Saran Operasi Sterilisasi

Proses kelahiran berjalan lancar dengan adanya bayi perempuan dinamai Nabira. Saat itu, salah seorang perawat menyarankan dilakukannya operasi sterilisasi guna mengendalikan kehamilan ibu bayi.

"Mungkin karena anaknya sudah lima, sehingga disarankan menjalani operasi sterilisasi," tutur Januar.

Pascaoperasi sterilisasi, Januar menyebutkan ibunya mendadak mengalami kejang-kejang hingga berhentinya detak jantungnya. Dia memperkirakan ibunya tidak memperoleh penanganan medis semestinya dari petugas medis berupa pernapasan buatan maupun alat pacu jantung.

"Perawat hanya manggil-manggil ibu saja, setidaknya selama 30 menit seperti itu. Hingga memanggil dokter untuk meminta bantuan. Namun kondisi ibu saya sudah seperti sekarang ini," ujar dia.

Januar berulang kali berkonsultasi pakar medis yang mayoritas menarik kesimpulan ibunya mengalami cedera parah akibat terhambatnya pasokan oksigen saat terhentinya detak jantung. Pasien diduga alergi salah satu obat diberikan sehingga berimbas gagal jantung sebagai pemicu sirkulasi darah ke jaringan otak manusia.

Selama hampir enam tahun ini, pasien Humaida mendapatkan perawatan di salah satu ruangan rumah sakit RSUD Kabupaten Paser. Suami korban terpaksa harus meninggalkan pekerjaannya demi membantu kebutuhan sehari hari istrinya ini di RSUD Kabupaten Paser.

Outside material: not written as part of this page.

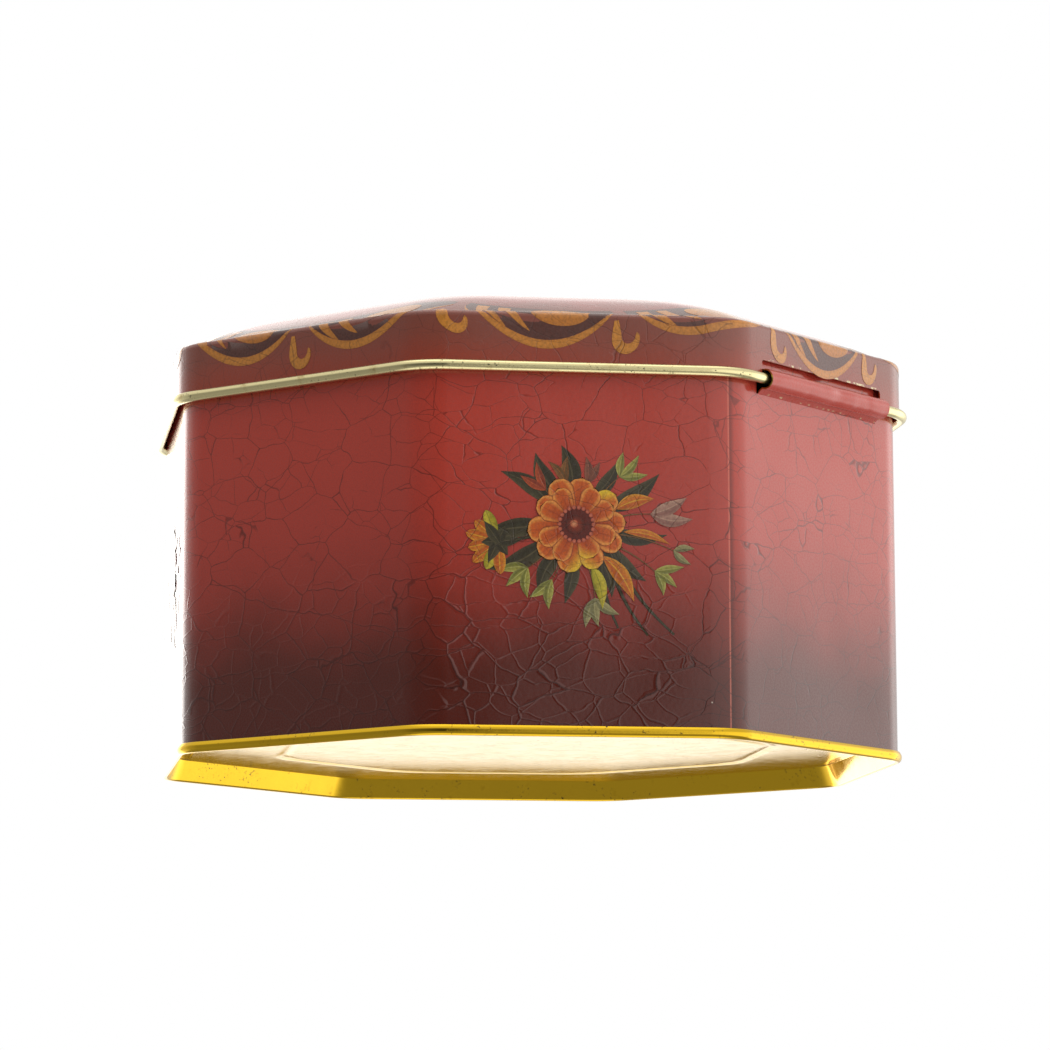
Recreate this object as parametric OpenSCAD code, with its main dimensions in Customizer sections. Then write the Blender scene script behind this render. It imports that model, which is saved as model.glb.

"Keluarga kami sudah habis-habisan adanya masalah ini. Rumah sudah tidak ada, adik adik juga terpaksa dititipkan pada keluarga. Bapak juga tidak bisa bekerja menjaga ibu di rumah sakit," kata sang suami.

Adapun Ketua IDI Kaltim Nathaniel mengaku sudah menerima surat pengaduan Ahmad Januar soal permasalahan medis ibunya. Dalam surat ini, Januar melaporkan dokter yang pertama menangani pasien, Ferdinando dan langkah penanganan eutanasia.

"Besok (Selasa, 1 November 2016) kami melakukan sidang Majelis Kehormatan Etik IDI Kaltim. Soal eutanasia tidak bisa dilakukan, karena melanggar sumpah dokter. Selain itu juga tidak ada aturan hukumnya di Indonesia," ujar dia.

Sehubungan permasalahan pasien Humaida, Nathaniel menyatakan tetap berusaha mengupayakan penanganan medis pasien yang didiagnosis terkena vegetative state. Penyakit di mana kondisi pasien menderita kerusakan otak serius yang berdampak pada aktivitas kesehariannya.

"Kami akan kumpulkan para ahli untuk menangani kasusnya nanti. Masih ada peluang, meskipun tidak 100 persen sembuh," Ketua IDI Kaltim Nathaniel memungkasi.